TASK BRIEF —
Starting at the line with "List this object's", transcribe each line through the final one, both included, and add nothing.

Records excerpted from a collection
___
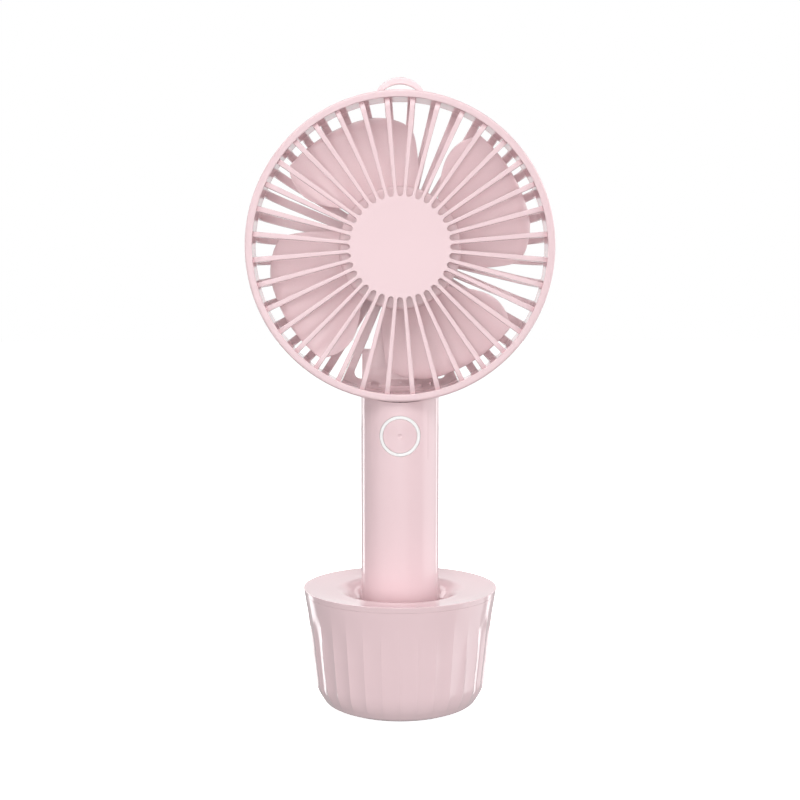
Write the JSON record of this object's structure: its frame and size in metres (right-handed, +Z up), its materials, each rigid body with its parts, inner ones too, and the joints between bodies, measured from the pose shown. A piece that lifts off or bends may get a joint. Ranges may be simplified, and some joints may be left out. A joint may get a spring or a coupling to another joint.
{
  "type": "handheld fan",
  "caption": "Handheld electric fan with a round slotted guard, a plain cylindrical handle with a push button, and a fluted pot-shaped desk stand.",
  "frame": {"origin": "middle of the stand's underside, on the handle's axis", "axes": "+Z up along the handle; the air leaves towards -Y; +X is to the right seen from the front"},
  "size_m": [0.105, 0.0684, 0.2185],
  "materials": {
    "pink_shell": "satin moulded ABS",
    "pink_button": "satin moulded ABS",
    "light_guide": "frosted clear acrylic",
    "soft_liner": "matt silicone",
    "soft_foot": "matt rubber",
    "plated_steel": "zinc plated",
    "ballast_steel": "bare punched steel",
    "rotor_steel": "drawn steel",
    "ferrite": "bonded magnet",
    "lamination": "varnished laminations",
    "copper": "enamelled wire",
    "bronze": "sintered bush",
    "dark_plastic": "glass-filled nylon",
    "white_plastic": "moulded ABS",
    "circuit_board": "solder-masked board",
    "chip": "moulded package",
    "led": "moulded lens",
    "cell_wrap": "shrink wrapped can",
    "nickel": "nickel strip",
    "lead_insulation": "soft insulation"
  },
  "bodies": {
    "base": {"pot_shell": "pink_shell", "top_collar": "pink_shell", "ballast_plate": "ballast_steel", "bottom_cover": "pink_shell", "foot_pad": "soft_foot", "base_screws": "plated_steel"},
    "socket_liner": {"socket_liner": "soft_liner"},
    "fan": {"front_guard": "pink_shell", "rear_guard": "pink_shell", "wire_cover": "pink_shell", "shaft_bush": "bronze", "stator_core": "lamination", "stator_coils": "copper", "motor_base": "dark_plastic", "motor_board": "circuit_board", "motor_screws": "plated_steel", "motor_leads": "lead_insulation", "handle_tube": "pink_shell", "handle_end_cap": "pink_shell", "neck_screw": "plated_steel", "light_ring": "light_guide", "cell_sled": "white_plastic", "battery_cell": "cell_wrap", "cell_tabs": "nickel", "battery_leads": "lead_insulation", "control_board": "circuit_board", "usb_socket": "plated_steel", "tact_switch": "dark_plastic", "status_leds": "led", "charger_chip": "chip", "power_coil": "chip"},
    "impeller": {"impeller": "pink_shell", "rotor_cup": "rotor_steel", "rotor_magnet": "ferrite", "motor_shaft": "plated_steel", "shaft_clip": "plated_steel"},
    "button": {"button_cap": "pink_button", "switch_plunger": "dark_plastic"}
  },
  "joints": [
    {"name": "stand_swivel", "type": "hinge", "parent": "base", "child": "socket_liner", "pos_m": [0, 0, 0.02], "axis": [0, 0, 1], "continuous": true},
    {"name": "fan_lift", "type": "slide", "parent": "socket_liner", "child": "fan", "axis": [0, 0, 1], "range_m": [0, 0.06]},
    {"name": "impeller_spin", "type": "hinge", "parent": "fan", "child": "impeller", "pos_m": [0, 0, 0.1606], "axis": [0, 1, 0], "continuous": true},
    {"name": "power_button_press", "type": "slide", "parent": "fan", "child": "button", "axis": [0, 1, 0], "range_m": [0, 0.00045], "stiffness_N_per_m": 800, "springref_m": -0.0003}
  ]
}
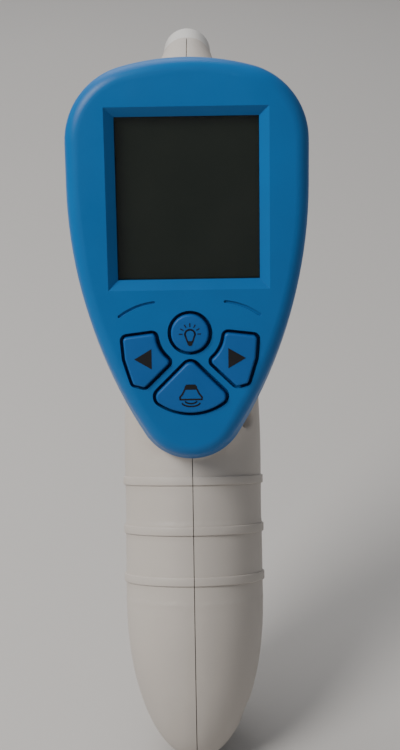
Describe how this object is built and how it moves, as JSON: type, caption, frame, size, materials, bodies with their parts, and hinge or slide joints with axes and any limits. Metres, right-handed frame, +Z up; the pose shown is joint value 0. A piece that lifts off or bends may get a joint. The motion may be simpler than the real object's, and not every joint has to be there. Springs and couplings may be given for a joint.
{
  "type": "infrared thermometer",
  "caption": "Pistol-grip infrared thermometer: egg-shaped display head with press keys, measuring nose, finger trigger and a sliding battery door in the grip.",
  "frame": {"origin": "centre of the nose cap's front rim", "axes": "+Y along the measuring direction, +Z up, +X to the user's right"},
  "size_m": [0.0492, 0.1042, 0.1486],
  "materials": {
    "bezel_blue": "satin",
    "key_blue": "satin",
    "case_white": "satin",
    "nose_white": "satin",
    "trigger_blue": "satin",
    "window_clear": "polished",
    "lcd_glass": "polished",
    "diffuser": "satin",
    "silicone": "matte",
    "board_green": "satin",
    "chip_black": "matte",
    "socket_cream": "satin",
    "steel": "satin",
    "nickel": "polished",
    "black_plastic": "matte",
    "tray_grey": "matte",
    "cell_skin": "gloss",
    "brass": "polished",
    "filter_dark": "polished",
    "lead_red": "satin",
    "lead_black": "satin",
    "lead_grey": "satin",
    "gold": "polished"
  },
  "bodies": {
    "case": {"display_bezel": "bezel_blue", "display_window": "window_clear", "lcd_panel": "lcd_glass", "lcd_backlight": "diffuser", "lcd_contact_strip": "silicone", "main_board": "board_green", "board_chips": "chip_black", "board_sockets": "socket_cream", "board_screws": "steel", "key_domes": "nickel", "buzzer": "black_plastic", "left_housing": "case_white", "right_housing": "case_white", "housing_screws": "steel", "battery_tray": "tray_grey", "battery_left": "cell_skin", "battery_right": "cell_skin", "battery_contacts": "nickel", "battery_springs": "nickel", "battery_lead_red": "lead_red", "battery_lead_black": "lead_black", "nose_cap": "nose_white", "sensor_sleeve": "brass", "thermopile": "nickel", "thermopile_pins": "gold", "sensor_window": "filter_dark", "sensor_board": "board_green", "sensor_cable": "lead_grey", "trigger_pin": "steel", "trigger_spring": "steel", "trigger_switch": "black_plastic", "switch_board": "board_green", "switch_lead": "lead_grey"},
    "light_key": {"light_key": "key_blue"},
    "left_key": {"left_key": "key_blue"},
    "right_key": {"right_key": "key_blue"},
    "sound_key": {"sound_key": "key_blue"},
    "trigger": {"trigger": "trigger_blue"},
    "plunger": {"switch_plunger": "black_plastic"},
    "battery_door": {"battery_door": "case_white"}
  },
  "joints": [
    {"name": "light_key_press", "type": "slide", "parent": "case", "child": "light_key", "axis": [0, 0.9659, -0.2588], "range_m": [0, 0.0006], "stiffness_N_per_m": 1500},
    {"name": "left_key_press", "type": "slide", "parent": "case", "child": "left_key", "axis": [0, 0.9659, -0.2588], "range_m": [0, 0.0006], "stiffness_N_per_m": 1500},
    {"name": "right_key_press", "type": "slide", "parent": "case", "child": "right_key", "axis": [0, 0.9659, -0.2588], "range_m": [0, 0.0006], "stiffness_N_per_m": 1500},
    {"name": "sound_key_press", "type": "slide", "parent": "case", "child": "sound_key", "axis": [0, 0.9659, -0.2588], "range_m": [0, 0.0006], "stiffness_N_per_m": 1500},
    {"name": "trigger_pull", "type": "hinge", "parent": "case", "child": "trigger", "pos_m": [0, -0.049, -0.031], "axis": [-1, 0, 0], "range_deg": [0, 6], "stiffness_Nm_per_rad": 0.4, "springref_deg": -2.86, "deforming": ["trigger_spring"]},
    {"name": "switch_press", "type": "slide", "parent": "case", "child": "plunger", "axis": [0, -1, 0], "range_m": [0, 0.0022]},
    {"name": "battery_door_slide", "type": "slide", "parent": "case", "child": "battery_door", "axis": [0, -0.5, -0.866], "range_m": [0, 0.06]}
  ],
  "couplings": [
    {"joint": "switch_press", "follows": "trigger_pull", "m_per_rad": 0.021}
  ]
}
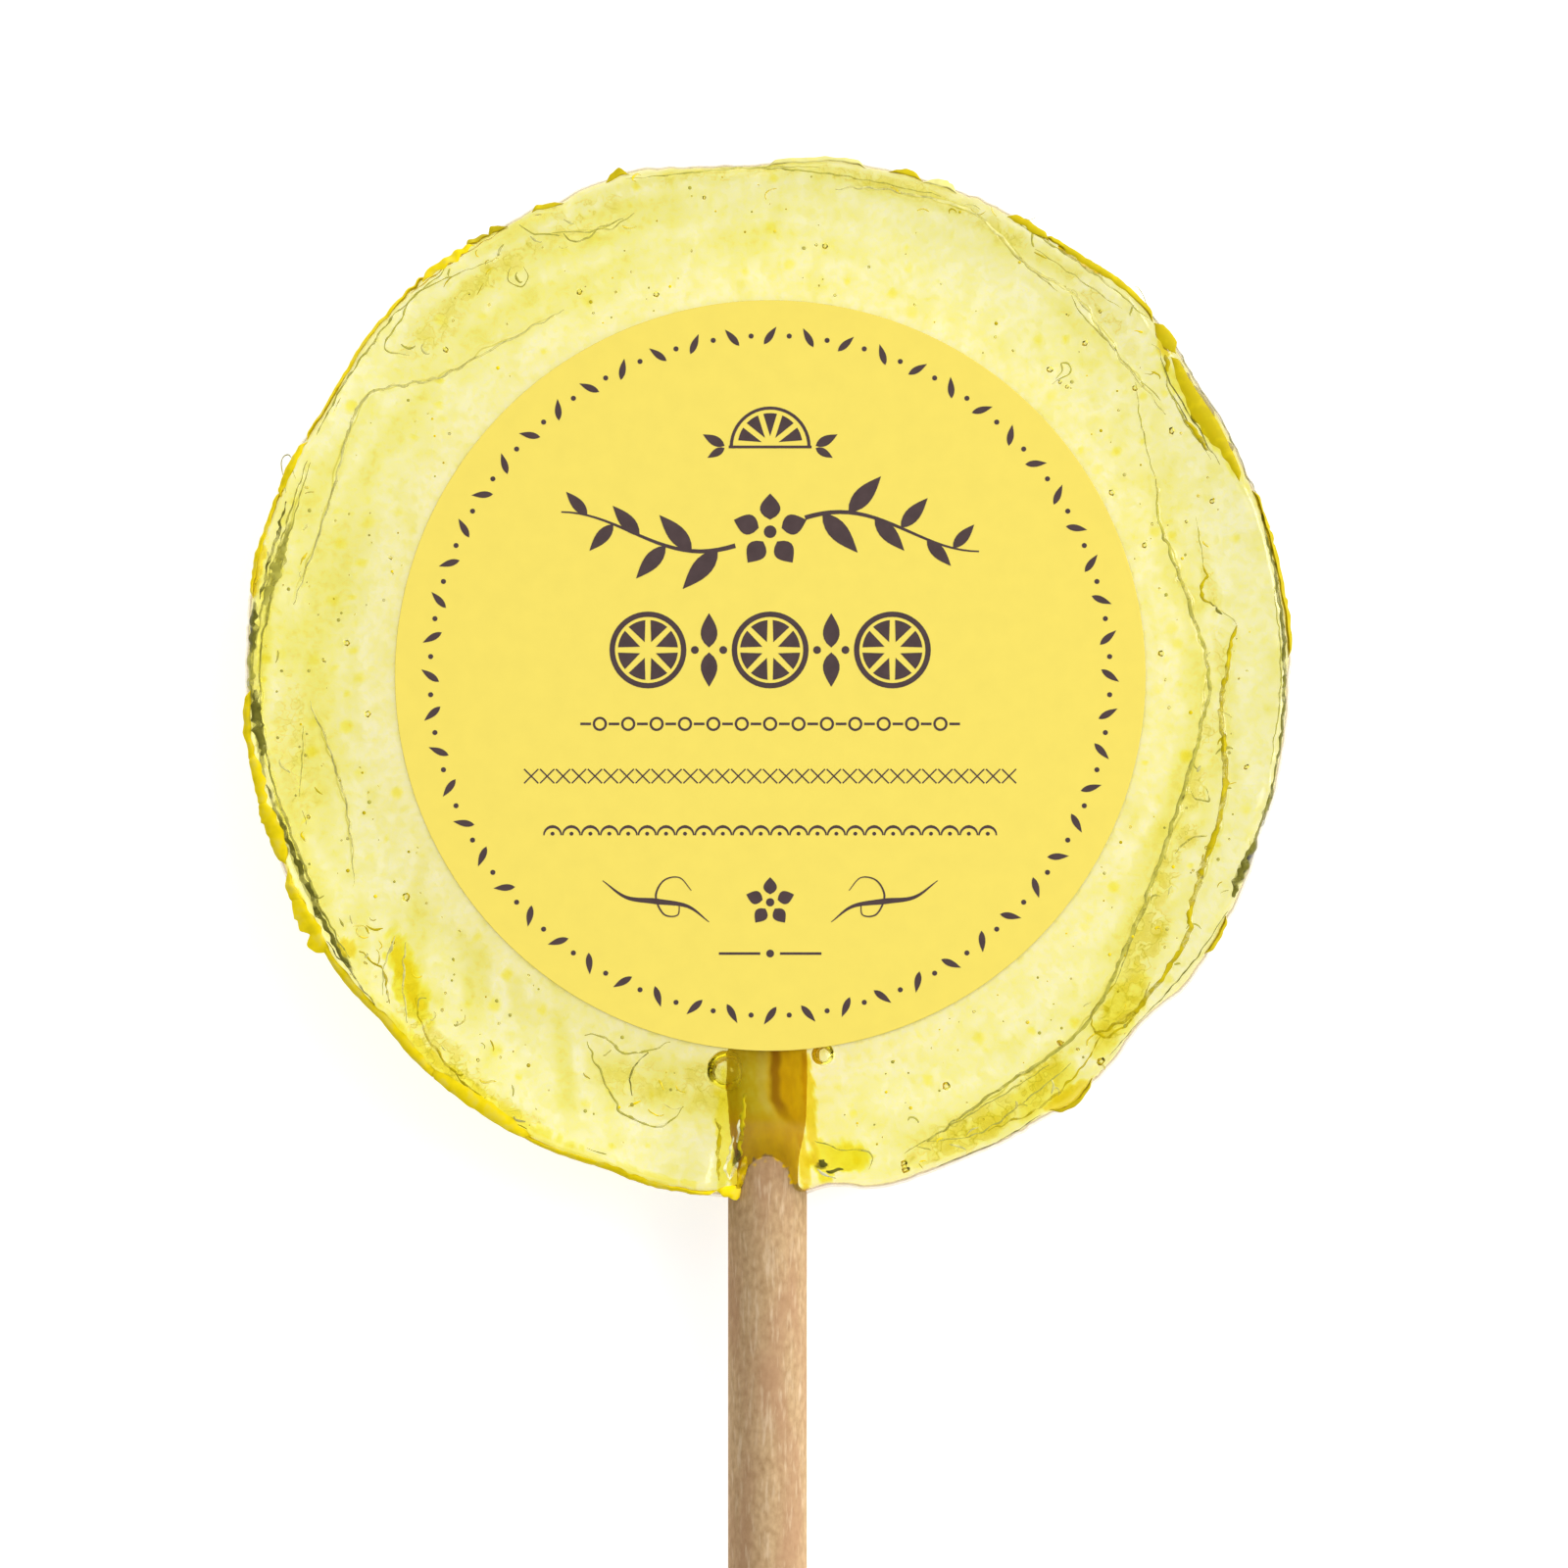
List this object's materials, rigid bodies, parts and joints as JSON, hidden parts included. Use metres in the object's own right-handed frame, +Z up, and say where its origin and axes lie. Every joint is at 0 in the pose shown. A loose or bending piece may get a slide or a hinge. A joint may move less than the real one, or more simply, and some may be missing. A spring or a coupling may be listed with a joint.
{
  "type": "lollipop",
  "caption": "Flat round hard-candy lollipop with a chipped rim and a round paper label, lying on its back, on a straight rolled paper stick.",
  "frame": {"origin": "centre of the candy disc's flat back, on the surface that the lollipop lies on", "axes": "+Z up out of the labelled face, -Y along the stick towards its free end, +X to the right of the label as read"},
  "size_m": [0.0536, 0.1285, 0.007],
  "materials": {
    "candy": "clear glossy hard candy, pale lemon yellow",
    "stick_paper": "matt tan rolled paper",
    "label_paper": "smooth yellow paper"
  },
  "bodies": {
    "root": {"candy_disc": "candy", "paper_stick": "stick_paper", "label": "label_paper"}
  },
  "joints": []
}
___
RESULT —
List this object's materials, rigid bodies, parts and joints as JSON, hidden parts included. Use metres in the object's own right-handed frame, +Z up, and say where its origin and axes lie. Every joint is at 0 in the pose shown. A loose or bending piece may get a slide or a hinge. A joint may move less than the real one, or more simply, and some may be missing. A spring or a coupling may be listed with a joint.
{
  "type": "lollipop",
  "caption": "Flat round hard-candy lollipop with a chipped rim and a round paper label, lying on its back, on a straight rolled paper stick.",
  "frame": {"origin": "centre of the candy disc's flat back, on the surface that the lollipop lies on", "axes": "+Z up out of the labelled face, -Y along the stick towards its free end, +X to the right of the label as read"},
  "size_m": [0.0536, 0.1285, 0.007],
  "materials": {
    "candy": "clear glossy hard candy, pale lemon yellow",
    "stick_paper": "matt tan rolled paper",
    "label_paper": "smooth yellow paper"
  },
  "bodies": {
    "root": {"candy_disc": "candy", "paper_stick": "stick_paper", "label": "label_paper"}
  },
  "joints": []
}